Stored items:
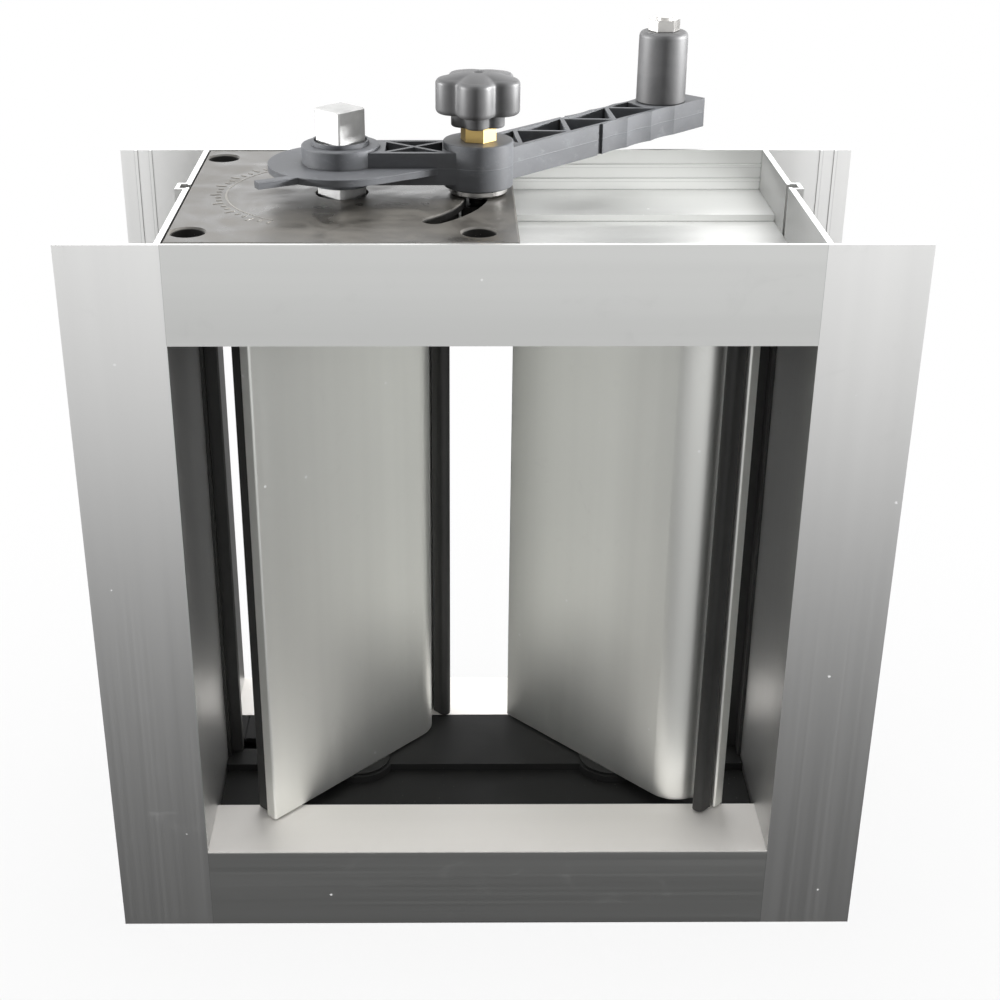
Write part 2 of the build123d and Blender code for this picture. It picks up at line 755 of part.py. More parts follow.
with BuildPart() as quadrant_base:
    with BuildSketch(base_foot_plane):
        Rectangle(base_length, base_depth)
    extrude(amount=quadrant_height)
    fillet(quadrant_base.faces().sort_by(Axis.Z)[-1].edges(), base_edge_radius)
    with BuildSketch(base_foot_plane):
        Rectangle(base_length - 2 * base_wall, base_depth - 2 * base_wall)
    extrude(amount=quadrant_height - base_top_wall, mode=Mode.SUBTRACT)
    with BuildSketch(shoulder_plane):
        with Locations(*base_screw_places):
            Circle(well_radius + well_wall)
        with Locations((-blade_axis, 0)):
            Circle(base_sleeve_bore + base_sleeve_wall)
    extrude(amount=quadrant_height - base_edge_radius)
    with BuildSketch(shaft_top_plane.offset(-base_top_wall)):
        for offset_side in (-1, 1):
            rib_radius = boss_offset + offset_side * (track_width + track_wall) / 2
            trace(arc_line(rib_radius), track_wall)
    extrude(amount=-track_height)
    with BuildSketch(shaft_top_plane):
        SlotArc(arc_line(boss_offset), slot_width)
        Circle(base_sleeve_bore)
    extrude(amount=-quadrant_height, mode=Mode.SUBTRACT)
    with BuildSketch(Plane.XY.offset(frame_top)):
        with Locations(*base_screw_places):
            Circle(well_radius)
    extrude(amount=-(quadrant_height - well_floor), mode=Mode.SUBTRACT)
    top_circles = quadrant_base.edges().filter_by(full_circle)
    well_rims = [edge for edge in top_circles.group_by(Axis.Z)[-1] if edge.radius < base_sleeve_bore]
    chamfer(well_rims, well_rim_chamfer)
    with BuildSketch(shoulder_plane):
        with Locations(*base_screw_places):
            Circle(base_screw_radius + screw_hole_clearance)
    extrude(amount=well_floor, mode=Mode.SUBTRACT)
quadrant_base.part.label = "quadrant_base"
export_step(quadrant_base.part, "parts/quadrant_base.step")

with BuildPart() as base_screws:
    with BuildSketch(shoulder_plane.offset(well_floor)):
        with Locations(*base_screw_places):
            Circle(base_screw_head_radius)
    extrude(amount=base_screw_head_height)
    with BuildSketch(shoulder_plane.offset(well_floor)):
        with Locations(*base_screw_places):
            Circle(base_screw_radius)
    extrude(amount=-base_screw_length)
    with BuildSketch(shoulder_plane.offset(well_floor + base_screw_head_height)):
        with Locations(*base_screw_places):
            RegularPolygon(screw_recess_radius, 6)
    extrude(amount=-screw_recess_depth, mode=Mode.SUBTRACT)
base_screws.part.label = "base_screws"
export_step(base_screws.part, "parts/base_screws.step")


def lever_plane(height):
    """The level plane at the drive shaft, with local X along the inner arm."""
    return Plane((-blade_axis, 0, frame_top + height))


def crank_plane(height):
    """The level plane at the clamp boss, with local X along the outer arm."""
    return Plane((boss_x, 0, frame_top + height), x_dir=(cos(crank), sin(crank), 0), z_dir=(0, 0, 1))


def lever_disc(plane, radius, top):
    """Add a round of the lever from its plane up to the height top above the frame."""
    with BuildSketch(plane) as outline:
        Circle(radius)
    extrude(outline.sketch, amount=frame_top + top - plane.origin.Z)


def draw_pocket(start, end, width, bays, leans):
    """Draw an arm's pocket in bays, less the ribs that cross each bay from corner to corner."""
    with Locations(((start + end) / 2, 0)):
        Rectangle(end - start, width)
    bay_length = (end - start) / bays
    rib_length = (bay_length ** 2 + width ** 2) ** 0.5
    for bay in range(bays):
        for lean in leans:
            rib_turn = lean * (-1) ** bay * degrees(atan(width / bay_length))
            with Locations((start + (bay + 0.5) * bay_length, 0)):
                Rectangle(rib_length, arm_rib, rotation=rib_turn, mode=Mode.SUBTRACT)


# Finger steps: shallow hollows along both sides of the outer arm, between narrow ridges
step_radius = (finger_step_pitch / 2) ** 2 / (2 * finger_step_depth) + finger_step_depth / 2
step_places = [(finger_step_start + (index + 0.5) * finger_step_pitch,
                side * (outer_arm_width / 2 + step_radius - finger_step_depth))
               for index in range(finger_step_count) for side in (-1, 1)]
groove_places = [(finger_step_start - finger_groove_width / 2, side * outer_arm_width / 2)
                 for side in (-1, 1)]

# The disc's wings run straight from the arm's sides to where they touch its circle
wing_corner = (wing_length ** 2 + (inner_arm_width / 2) ** 2) ** 0.5
wing_aim = atan(inner_arm_width / 2 / wing_length) + acos(disc_radius / wing_corner)
tangent_x = disc_radius * cos(wing_aim)
tangent_y = disc_radius * sin(wing_aim)

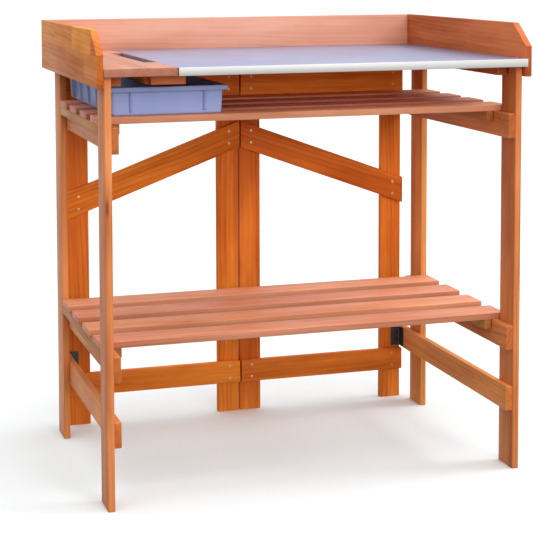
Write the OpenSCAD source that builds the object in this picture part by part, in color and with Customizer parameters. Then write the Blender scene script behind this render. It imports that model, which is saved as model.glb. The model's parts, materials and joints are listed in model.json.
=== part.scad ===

WORK REQUIRED: Word for word, restate all of the data shown above.

ANSWER:
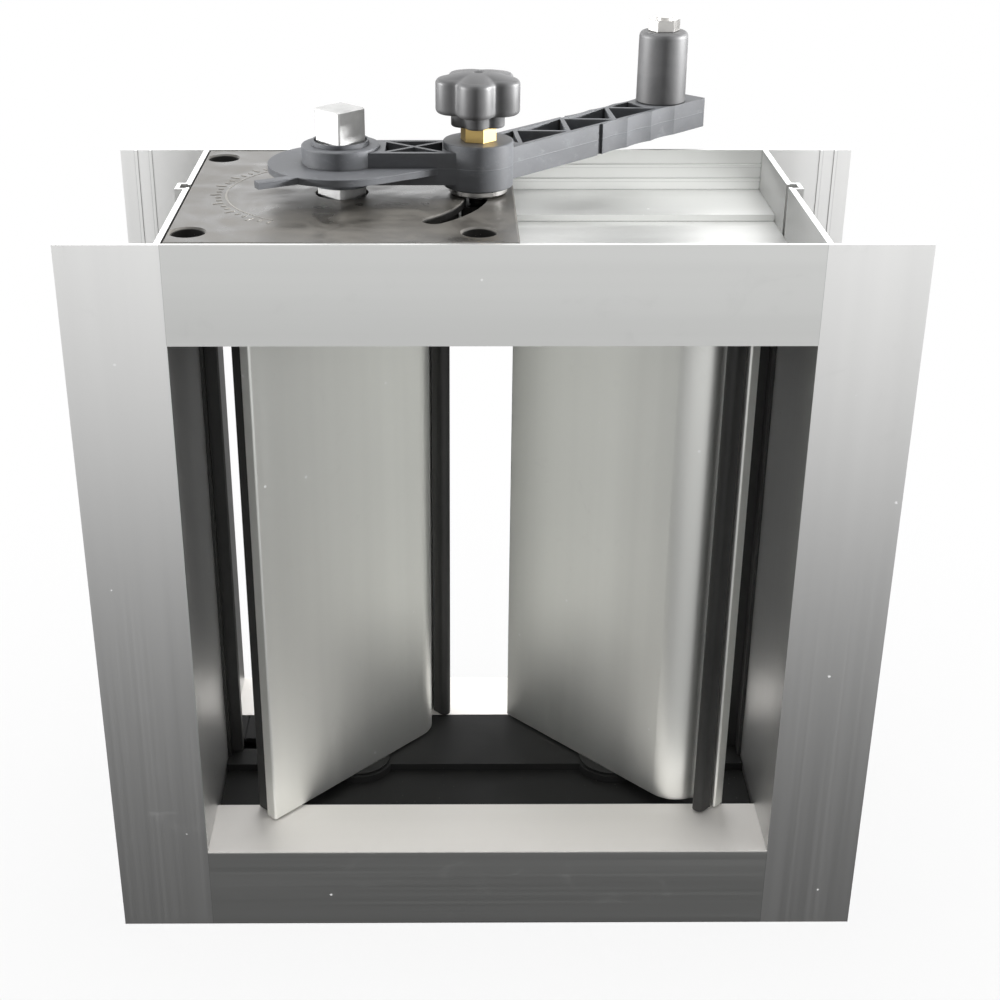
Write part 2 of the build123d and Blender code for this picture. It picks up at line 755 of part.py. More parts follow.
with BuildPart() as quadrant_base:
    with BuildSketch(base_foot_plane):
        Rectangle(base_length, base_depth)
    extrude(amount=quadrant_height)
    fillet(quadrant_base.faces().sort_by(Axis.Z)[-1].edges(), base_edge_radius)
    with BuildSketch(base_foot_plane):
        Rectangle(base_length - 2 * base_wall, base_depth - 2 * base_wall)
    extrude(amount=quadrant_height - base_top_wall, mode=Mode.SUBTRACT)
    with BuildSketch(shoulder_plane):
        with Locations(*base_screw_places):
            Circle(well_radius + well_wall)
        with Locations((-blade_axis, 0)):
            Circle(base_sleeve_bore + base_sleeve_wall)
    extrude(amount=quadrant_height - base_edge_radius)
    with BuildSketch(shaft_top_plane.offset(-base_top_wall)):
        for offset_side in (-1, 1):
            rib_radius = boss_offset + offset_side * (track_width + track_wall) / 2
            trace(arc_line(rib_radius), track_wall)
    extrude(amount=-track_height)
    with BuildSketch(shaft_top_plane):
        SlotArc(arc_line(boss_offset), slot_width)
        Circle(base_sleeve_bore)
    extrude(amount=-quadrant_height, mode=Mode.SUBTRACT)
    with BuildSketch(Plane.XY.offset(frame_top)):
        with Locations(*base_screw_places):
            Circle(well_radius)
    extrude(amount=-(quadrant_height - well_floor), mode=Mode.SUBTRACT)
    top_circles = quadrant_base.edges().filter_by(full_circle)
    well_rims = [edge for edge in top_circles.group_by(Axis.Z)[-1] if edge.radius < base_sleeve_bore]
    chamfer(well_rims, well_rim_chamfer)
    with BuildSketch(shoulder_plane):
        with Locations(*base_screw_places):
            Circle(base_screw_radius + screw_hole_clearance)
    extrude(amount=well_floor, mode=Mode.SUBTRACT)
quadrant_base.part.label = "quadrant_base"
export_step(quadrant_base.part, "parts/quadrant_base.step")

with BuildPart() as base_screws:
    with BuildSketch(shoulder_plane.offset(well_floor)):
        with Locations(*base_screw_places):
            Circle(base_screw_head_radius)
    extrude(amount=base_screw_head_height)
    with BuildSketch(shoulder_plane.offset(well_floor)):
        with Locations(*base_screw_places):
            Circle(base_screw_radius)
    extrude(amount=-base_screw_length)
    with BuildSketch(shoulder_plane.offset(well_floor + base_screw_head_height)):
        with Locations(*base_screw_places):
            RegularPolygon(screw_recess_radius, 6)
    extrude(amount=-screw_recess_depth, mode=Mode.SUBTRACT)
base_screws.part.label = "base_screws"
export_step(base_screws.part, "parts/base_screws.step")


def lever_plane(height):
    """The level plane at the drive shaft, with local X along the inner arm."""
    return Plane((-blade_axis, 0, frame_top + height))


def crank_plane(height):
    """The level plane at the clamp boss, with local X along the outer arm."""
    return Plane((boss_x, 0, frame_top + height), x_dir=(cos(crank), sin(crank), 0), z_dir=(0, 0, 1))


def lever_disc(plane, radius, top):
    """Add a round of the lever from its plane up to the height top above the frame."""
    with BuildSketch(plane) as outline:
        Circle(radius)
    extrude(outline.sketch, amount=frame_top + top - plane.origin.Z)


def draw_pocket(start, end, width, bays, leans):
    """Draw an arm's pocket in bays, less the ribs that cross each bay from corner to corner."""
    with Locations(((start + end) / 2, 0)):
        Rectangle(end - start, width)
    bay_length = (end - start) / bays
    rib_length = (bay_length ** 2 + width ** 2) ** 0.5
    for bay in range(bays):
        for lean in leans:
            rib_turn = lean * (-1) ** bay * degrees(atan(width / bay_length))
            with Locations((start + (bay + 0.5) * bay_length, 0)):
                Rectangle(rib_length, arm_rib, rotation=rib_turn, mode=Mode.SUBTRACT)


# Finger steps: shallow hollows along both sides of the outer arm, between narrow ridges
step_radius = (finger_step_pitch / 2) ** 2 / (2 * finger_step_depth) + finger_step_depth / 2
step_places = [(finger_step_start + (index + 0.5) * finger_step_pitch,
                side * (outer_arm_width / 2 + step_radius - finger_step_depth))
               for index in range(finger_step_count) for side in (-1, 1)]
groove_places = [(finger_step_start - finger_groove_width / 2, side * outer_arm_width / 2)
                 for side in (-1, 1)]

# The disc's wings run straight from the arm's sides to where they touch its circle
wing_corner = (wing_length ** 2 + (inner_arm_width / 2) ** 2) ** 0.5
wing_aim = atan(inner_arm_width / 2 / wing_length) + acos(disc_radius / wing_corner)
tangent_x = disc_radius * cos(wing_aim)
tangent_y = disc_radius * sin(wing_aim)

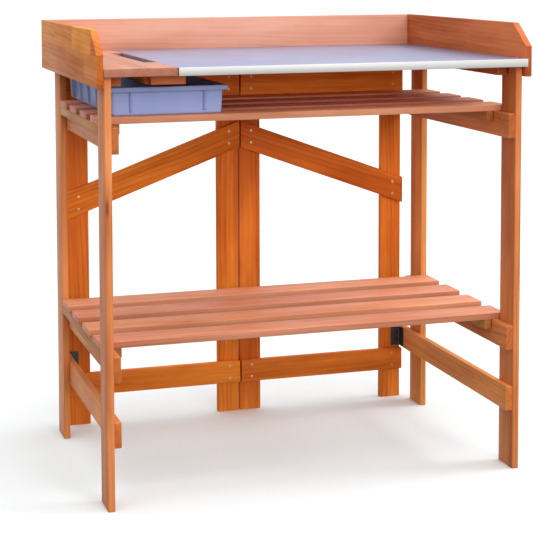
Write the OpenSCAD source that builds the object in this picture part by part, in color and with Customizer parameters. Then write the Blender scene script behind this render. It imports that model, which is saved as model.glb. The model's parts, materials and joints are listed in model.json.
=== part.scad ===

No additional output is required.